Last week’s first meeting of the Historic Monument Committee came with different ideas and the beginning of a vision for a potential compromise.

Talk of adding a Union Monument to serve as a compromise for the Confederate monument already on the grounds of the former Hopkins County Courthouse dominated the opening meeting’s agenda.

Committee members include: Hopkins County Judge-Executive Jack Whitfield Jr., African-American Coalition of Hopkins County President Bill McReynolds, Magistrate Hannah Myers, local NAACP President Tim Whitsell, Mitch Ferguson with the Sons of Confederate Veterans, Rev. Robert Cottoner, Pastor of Oak Grove Baptist Church in Madisonville, Tommy Omer with the American Legion Post 6 in Madisonville and Cliff Nance with the Madisonville Historic District.

Nance opened the dialogue regarding the compromise.

“The Confederate monument has gotten quite a bit of discussion,” said Nance. “In conversations with people, one of the discussions was that the monument needed to come down.”

Nance said everyone’s opinion would be different about the memorial.

“Bill McReynolds is a friend, and we had several discussions along with other people, and the idea came about that when the monument was originally erected there was supposed to be one for the Union soldiers as well.”
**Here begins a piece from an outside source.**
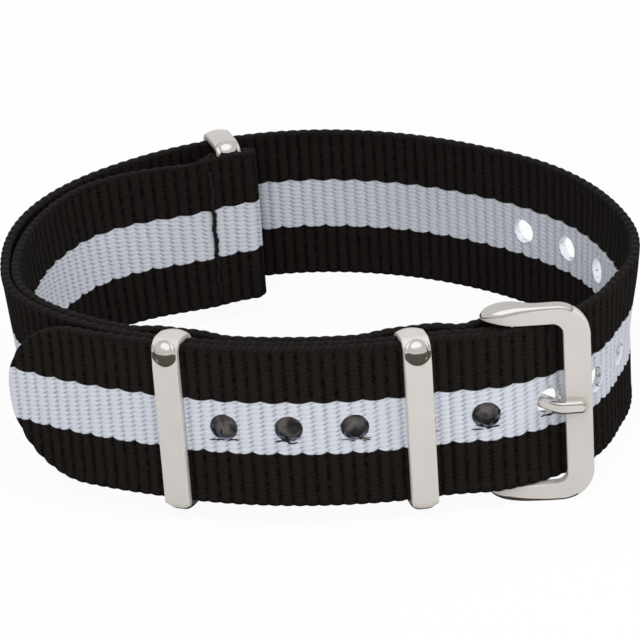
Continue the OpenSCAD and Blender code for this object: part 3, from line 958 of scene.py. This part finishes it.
def frame_edges():
    """Inner and outer edge points with their x, from one arm's end round the bar to the other's."""
    x1 = BAR_REACH + BAR_W / 2
    x0 = BAR_REACH - BAR_W / 2
    top = FRAME_H / 2
    low = OPENING / 2
    r_in = INNER_CORNER_R
    pairs = []
    for f in np.linspace(0.03, 1, 40):
        x = -EYE_R + (x1 - CORNER_R + EYE_R) * f ** 1.6
        u = np.clip((x + EYE_R) / (2.8 * EYE_R), 0, 1)
        drop = 0.85 * ARM_H * (1 - math.sqrt(1 - (1 - u) ** 2))
        pairs.append(((min(x, x0 - r_in), low + 0.55 * (1 - ease(x, -EYE_R, 2.6))), (x, top - drop), x))
    for t in np.linspace(90, 0, 21)[1:]:
        c, s = circle(t)
        pairs.append(((x0 - r_in + r_in * c, low - r_in + r_in * s),
                      (x1 - CORNER_R + CORNER_R * c, top - CORNER_R + CORNER_R * s), x1))
    for f in np.linspace(0, 1, 8)[1:]:
        pairs.append(((x0, (low - r_in) * (1 - f)), (x1, (top - CORNER_R) * (1 - f)), x1))
    return pairs + [((i[0], -i[1]), (o[0], -o[1]), x) for i, o, x in pairs[-2::-1]]


def buckle_frame():
    """The buckle's arms and bar: flat satin front, polished edges and slim round ends."""
    bar_back = -FRONT_RISE + BAR_T
    rings, uvs = [], []
    for (ix, iz), (ox, oz), x in frame_edges():
        nose = math.sqrt(max(0.0, 1 - (max(0.0, 1.3 - x) / 3.0) ** 2))
        front = -END_FRONT - (FRONT_RISE - END_FRONT) * nose
        end_back = math.sqrt(max(0.02, EYE_R ** 2 - min(x, 0.8) ** 2)) * 0.6
        back = end_back + (bar_back - end_back) * ease(x, 0.6, 4.6)
        width = math.hypot(ox - ix, oz - iz)
        on_arm = ease(1 - abs(oz - iz) / width, 0.15, 0.45)
        radii = (0.3 + 0.45 * (1 - ease(x, 0.0, 6.0)), 0.55 + 0.3 * on_arm, 0.7, 0.12)
        section = np.array(plate_section(width, front, back, radii, 2.0, 2.0 * on_arm, 1.6))
        f = section[:, 0] / width
        rings.append(np.column_stack([ix + (ox - ix) * f, section[:, 1], iz + (oz - iz) * f]))
        uvs.append(np.column_stack([f, section[:, 2]]))
    return loft("buckle_frame_steel", on_pin(rings), np.array(uvs), False, FRAME_STEEL)


frame_piece = buckle_frame()
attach(frame_piece, "buckle")
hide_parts("buckle_frame")

# The tongue's gap to the bar, the length of its bend, how far its tip stops short and the tip's round
TONGUE_OFF, TONGUE_BEND, TONGUE_SHORT, TONGUE_ROUND = 0.08, 3.9, 0.9, 0.5
TONGUE_RADII = (0.34, 0.3, 0.3, 0.34)


def buckle_tongue():
    """The tongue: round through the hole, flattened where it lies on the bar."""
    y_bar = -FRONT_RISE - TONGUE_OFF - TONGUE_T / 2
    flat_x = BAR_REACH - BAR_W / 2 - 0.1
    bend_x = flat_x - TONGUE_BEND
    round_x = BAR_REACH + BAR_W / 2 - TONGUE_SHORT - TONGUE_ROUND
    xs = np.concatenate([np.linspace(PIN_R + 0.3, round_x, 50),
                         round_x + TONGUE_ROUND * np.sin(np.linspace(0.08, 0.98, 9) * np.pi / 2)])
    line = np.stack([xs, TONGUE_IN + (y_bar - TONGUE_IN) * ease(xs, bend_x, flat_x)], axis=-1)
    d = np.gradient(line, axis=0)
    d /= np.hypot(*d.T)[:, None]
    rings, uvs = [], []
    for (x, y), (tx, ty) in zip(line, d):
        end = math.sqrt(max(0.0, 1 - (max(0.0, x - round_x) / TONGUE_ROUND) ** 2))
        width = TONGUE_W * (0.86 + 0.1 * ease(x, bend_x, flat_x)) - 0.9 * (1 - end)
        thick = TONGUE_T * (0.55 + 0.45 * end)
        across, depth, finish = np.array(plate_section(width, -thick / 2, thick / 2, TONGUE_RADII, 2.0)).T
        rings.append(np.column_stack([x - ty * depth, y + tx * depth, across - width / 2]))
        uvs.append(np.column_stack([across, finish]))
    return loft("buckle_tongue_steel", on_pin(rings), np.array(uvs), False, FRAME_STEEL)


tongue = buckle_tongue()
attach(tongue, "tongue")

EYE_WALL = 0.7
EYE_SQUARE = 0.6


def tongue_eye():
    """The eye that turns the tongue on the pin."""
    rings, uvs = [], []
    inner = PIN_R + PIN_FIT
    outer = inner + EYE_WALL
    q = 2 * math.pi * np.arange(16) / 16
    c = np.copysign(np.abs(np.cos(q)) ** EYE_SQUARE, np.cos(q))
    s = np.copysign(np.abs(np.sin(q)) ** EYE_SQUARE, np.sin(q))
    r = (inner + outer) / 2 + (outer - inner) / 2 * c
    for t in np.linspace(0, 2 * math.pi, 40, endpoint=False):
        rings.append(np.column_stack([r * math.cos(t), r * math.sin(t), TONGUE_W / 2 * s]))
        uvs.append(np.column_stack([c, 0 * c]))
    return loft("buckle_tongue_eye", on_pin(rings), np.array(uvs), True, FRAME_STEEL)


eye = tongue_eye()
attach(eye, "tongue")
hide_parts("buckle_tongue")

pin_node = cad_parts["buckle_pin"]
pin_node.data.materials.clear()
pin_node.data.materials.append(PIN_STEEL)


# Thread
def tube(points, radius, sides=8, wave=0.0, turns=3.0):
    """Twisted thread along points, with rounded ends."""
    p = np.asarray(points, dtype=float)
    d = np.gradient(p, axis=0)
    d /= np.linalg.norm(d, axis=1)[:, None]
    askew = np.array([0.3, 0.5, 0.81])
    rings = []
    for k, t in enumerate(np.arange(len(p)) / (len(p) - 1)):
        side = np.cross(d[k], askew)
        side /= np.linalg.norm(side)
        up = np.cross(side, d[k])
        r = radius * math.sqrt(max(0.04, 1 - (2 * t - 1) ** 8))
        ring = []
        for q in [2 * math.pi * j / sides for j in range(sides)]:
            swollen = r * (1 + wave * math.cos(2 * q + 2 * math.pi * turns * t))
            ring.append(p[k] + swollen * (math.cos(q) * side + math.sin(q) * up))
        rings.append(ring)
    return np.array(rings)


def join_tubes(name, tubes):
    verts, faces, base = [], [], 0
    for rings in tubes:
        n, m = rings.shape[:2]
        verts.append(rings.reshape(-1, 3))
        for i in range(n - 1):
            a, b = base + i * m, base + (i + 1) * m
            faces += [(a + j, a + (j + 1) % m, b + (j + 1) % m, b + j) for j in range(m)]
        faces.append(tuple(base + j for j in range(m - 1, -1, -1)))
        faces.append(tuple(base + (n - 1) * m + j for j in range(m)))
        base += n * m
    return mesh_object(name, placed(np.concatenate(verts)), faces, materials=[THREAD])


STITCH_LEN, STITCH_GAP, ROW_MARGIN = 1.7, 0.5, 1.2
STITCH_PAST = 0.24
THREAD_R = 0.2
# Places of the rows: before the pin and the near keeper, past the tab's end in degrees,
# and on both sides of the far keeper
FOLD_ROW_AT, TAB_ROW_TURN, KEEPER_ROW_AT = 5, 2.4, 5.2


def stitch_row(a, o_out, o_in, rng):
    """Stitches across the webbing on both faces, dipping into it at their ends."""
    out = []
    pitch = STITCH_LEN + STITCH_GAP
    count = int((STRAP_W - 2 * ROW_MARGIN + STITCH_GAP) / pitch)
    z0 = MID_Z - (count * pitch - STITCH_GAP) / 2
    for k in range(count):
        for o, sign in ((o_out, 1), (o_in, -1)):
            slant = rng.uniform(-0.12, 0.12)
            t = np.linspace(0, 1, 11)
            dip = 0.3 * np.abs(2 * t - 1) ** 6
            z = z0 + k * pitch - STITCH_PAST + (STITCH_LEN + 2 * STITCH_PAST) * t
            pts = np.column_stack([slant * (2 * t - 1), -sign * (0.04 - dip), z])
            out.append(tube(on_loop(pts, a, o), THREAD_R, wave=0.22))
    return out


def closing_seam():
    """The thick thread that closes the end loop, across the whole width."""
    z = np.linspace(1.0, STRAP_W - 1.0, 120)
    points = np.stack([0.1 * np.sin(z * 1.9) + 0.06 * np.sin(z * 5.3),
                       0.05 + 0.09 * np.abs(np.sin(math.pi * z / (STITCH_LEN + STITCH_GAP))), z], axis=-1)
    return tube(on_loop(points, STITCH_A, SHORT_END_O - STRAP_T), 0.23, wave=0.3, turns=26)


rng = np.random.default_rng(7)
fold_rows = []
for a in (along(PIN_ANGLE, -FOLD_ROW_AT, 0), along(NEAR_A, -FOLD_ROW_AT, 0)):
    fold_rows += stitch_row(a, run_o(a), inner_face(a) - STRAP_T, rng)
keeper_rows = []
for a in (TAB_END_A - TAB_ROW_TURN, along(FAR_A, KEEPER_ROW_AT, 0), along(FAR_A, -KEEPER_ROW_AT, 0)):
    keeper_rows += stitch_row(a, 0, inner_face(a) - STRAP_T, rng)
end_rows = stitch_row(STITCH_A, SHORT_END_O + LAYER_GAP + STRAP_T, SHORT_END_O - STRAP_T, rng)
end_rows.append(closing_seam())
for name, rows, node in (("fold_stitching_thread", fold_rows, "fold_stitching"),
                         ("keeper_stitching_thread", keeper_rows, "keeper_stitching"),
                         ("end_loop_stitching_thread", end_rows, "end_loop_stitching")):
    piece = join_tubes(name, rows)
    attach(piece, "strap")
    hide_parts(node)


def stray_threads(name, holes, seed):
    """Short black ends that lie along the lower edge of the punched holes."""
    rng = np.random.default_rng(seed)
    out = []
    for h in holes:
        for z in (-0.06, -0.16, -0.28, -0.1):
            mid = rng.uniform(-1.3, 1.3)
            s = h + mid + rng.uniform(0.35, 0.75) * np.linspace(-1, 1, 9)
            low = np.sqrt(np.clip(HOLE_R ** 2 - np.clip(s - h, -HOLE_R, HOLE_R) ** 2, 0.75, None))
            zz = MID_Z - np.maximum(low, 0.9 * HOLE_R) + z + 0.04 * np.sin(5 * (s - h) + rng.uniform(0, 6))
            xy = LONG.point(s, np.full(9, HALF_T - 0.01))
            out.append(tube(np.column_stack([xy, zz]), rng.uniform(0.05, 0.09), sides=6))
    return join_tubes(name, out)


stray_tail = stray_threads("stray_threads_tail", TAIL_HOLES, 11)
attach(stray_tail, "strap")
stray_left = stray_threads("stray_threads_span", LEFT_HOLES, 12)
with_span(stray_left, True)

# Floor, light and camera. These lengths are in metres
FLOOR_HALF = 3
FLOOR_SEEN = 0.93
WINDOW_TOWARD = (-0.08, -0.34, 0.937)
LAMPS = (("key", (-0.1, -0.37, 0.2), 0.2, 0.55),
         ("fill", (0.36, -0.12, 0.24), 0.2, 0.52),
         ("top", (0.02, -0.12, 0.42), 0.25, 0.5))
LAMPS_AIM = (0, 0, 0.01)


def pale_floor():
    """Polished metal sees the floor dark beside the strap and grey farther off."""
    m = Material("floor_white")
    m.set("Base Color", (0.9, 0.9, 0.9))
    m.set("Roughness", 0.9)
    m.set("Specular IOR Level", 0.0)
    ray = m.node("LightPath")
    glow = m.node("Emission")
    m.put(1.0, glow.inputs["Strength"])
    seen = m.node("MixShader")
    m.put(m.mul(ray.outputs["Is Camera Ray"], FLOOR_SEEN), seen.inputs[0])
    m.put(m.shader.outputs[0], seen.inputs[1])
    m.put(glow.outputs[0], seen.inputs[2])
    distance = m.node("VectorMath")
    distance.operation = "LENGTH"
    m.put(m.node("NewGeometry").outputs["Position"], distance.inputs[0])
    far = m.step(distance.outputs["Value"], 0.07, 0.13)
    dim = m.node("BsdfDiffuse")
    m.put(m.mix(far, (0.09, 0.08, 0.07), (0.6, 0.58, 0.55)), dim.inputs["Color"])
    in_metal = m.node("MixShader")
    m.put(ray.outputs["Is Glossy Ray"], in_metal.inputs[0])
    m.put(seen.outputs[0], in_metal.inputs[1])
    m.put(dim.outputs[0], in_metal.inputs[2])
    out = next(n for n in m.tree.nodes if n.type == "OUTPUT_MATERIAL")
    m.put(in_metal.outputs[0], out.inputs[0])
    corners = [(x * FLOOR_HALF, y * FLOOR_HALF, 0) for x, y in ((-1, -1), (1, -1), (1, 1), (-1, 1))]
    floor = mesh_object("floor", corners, [(0, 1, 2, 3)], materials=[m.material])


def studio():
    """White world, which polished metal sees as a grey room with one bright window."""
    world = bpy.data.worlds.new("studio")
    bpy.context.scene.world = world
    world.use_nodes = True
    g = Graph(world.node_tree)
    ray = g.node("LightPath")
    seen = g.math("MAXIMUM", ray.outputs["Is Camera Ray"], ray.outputs["Is Transmission Ray"])
    glossy = ray.outputs["Is Glossy Ray"]
    toward = g.node("VectorMath")
    toward.operation = "DOT_PRODUCT"
    toward.inputs[1].default_value = WINDOW_TOWARD
    g.put(g.node("TexCoord").outputs["Generated"], toward.inputs[0])
    mirrored = g.scaled(g.step(toward.outputs["Value"], 0.7, 0.88), 0.5, 0.6)
    plain = g.scaled(seen, 0.46, 0.54)
    strength = g.add(g.mul(g.sub(1.0, glossy), plain), g.mul(glossy, mirrored))
    background = g.tree.nodes["Background"]
    g.put((1, 1, 1), background.inputs["Color"])
    g.put(strength, background.inputs["Strength"])


def set_in_scene(name, data, x, y, z, place):
    """New object with its three axes and its place."""
    obj = bpy.data.objects.new(name, data)
    bpy.context.scene.collection.objects.link(obj)
    matrix = Matrix.Identity(4)
    for k in range(3):
        matrix[k][0], matrix[k][1], matrix[k][2], matrix[k][3] = x[k], y[k], z[k], place[k]
    obj.matrix_world = matrix
    return obj


def lamp(name, place, size, watts):
    """Round soft lamp that metal doesn't mirror."""
    data = bpy.data.lights.new(name, "AREA")
    data.shape = "DISK"
    data.size = size
    data.energy = watts
    p, q = np.array(place), np.array(LAMPS_AIM)
    z = (p - q) / np.linalg.norm(p - q)
    x = np.cross((0, 0, 1), z)
    x /= np.linalg.norm(x)
    set_in_scene(name, data, x, np.cross(z, x), z, p).visible_glossy = False


PITCH, ROLL = math.radians(26), math.radians(-3.986)
CAMERA_AT = (-0.35, -343.17 - MIDDLE[1], 178.04)
LENS = 180


def camera():
    """The photograph's view: a long lens, looking down and tilted a little."""
    c, s = math.cos(ROLL), math.sin(ROLL)
    right = (c, s * math.sin(PITCH), s * math.cos(PITCH))
    up = (-s, c * math.sin(PITCH), c * math.cos(PITCH))
    back = (0, -math.cos(PITCH), math.sin(PITCH))
    data = bpy.data.cameras.new("camera")
    data.lens = LENS
    data.sensor_width = 36
    data.clip_start = 0.01
    data.clip_end = 20
    obj = set_in_scene("camera", data, right, up, back, [v * MM for v in CAMERA_AT])
    bpy.context.scene.camera = obj


pale_floor()
studio()
for one in LAMPS:
    lamp(*one)
camera()
bpy.context.scene.view_settings.view_transform = "Standard"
Nance said honoring the fallen soldiers of all walks of life could be better.

“The real story is that the Union did win,” he said. “It is not debatable. We are not arguing who won the war. My personal opinion is that some of the Confederate things that are out there tells a little bit of a different narrative. I feel like it is important to have a Union statue that celebrates African-Americans who were involved, women that were involved and the whole aspect of what went into that.”

Ferguson presented some research he had done in preparation for the meeting.

“I found out that there are about 80 African-American soldiers from Hopkins County that have never been recognized for their services in the Civil War,” he said.

Ferguson said he had also been in contact with an artist from Alabama that could design the new monument.

“I would love to see this monument go up,” he said. “It should already be there. I want to do whatever I can do to help put it up.”

McReynolds said he would like to see African-American Union soldiers recognized.

“In order to create a balance, I would like to see a statue of an African-American soldier … if a white Union soldier were to be up there, some would say we are back at square one. It wouldn’t really serve the African-American community in a way that we would like to see it represented.”

Myers spoke about the design of the monument saying that she wanted both of the monuments to resemble each other.

Another idea suggested for the monument was listing the names of the 80 African-American soldiers that Ferguson presented.

As the meeting concluded, goals for the next meeting were set with more research on finding information regarding African-American soldiers from Hopkins County and finding different artists who could complete the monument and their pricing.

Myers added that she would begin researching grants that could be used to help fund the statue’s completion.

Whitfield said the ultimate decision made would likely not make everybody happy and that no action could be taken in the committee meeting, adding that the Fiscal Court would have to vote on what the committee brought forward.

“We know that no compromise will make everybody happy,” said Whitifeld following the committee meeting. “I think this will show that the people of Hopkins County can work together and get this done. The plan is that there will not be county money that is put into this. We will use either grants or private donations, and we do know we have private citizens who would contribute to the statue. I think tonight went pretty smooth.”

The next meeting is scheduled for Thursday, Dec. 3.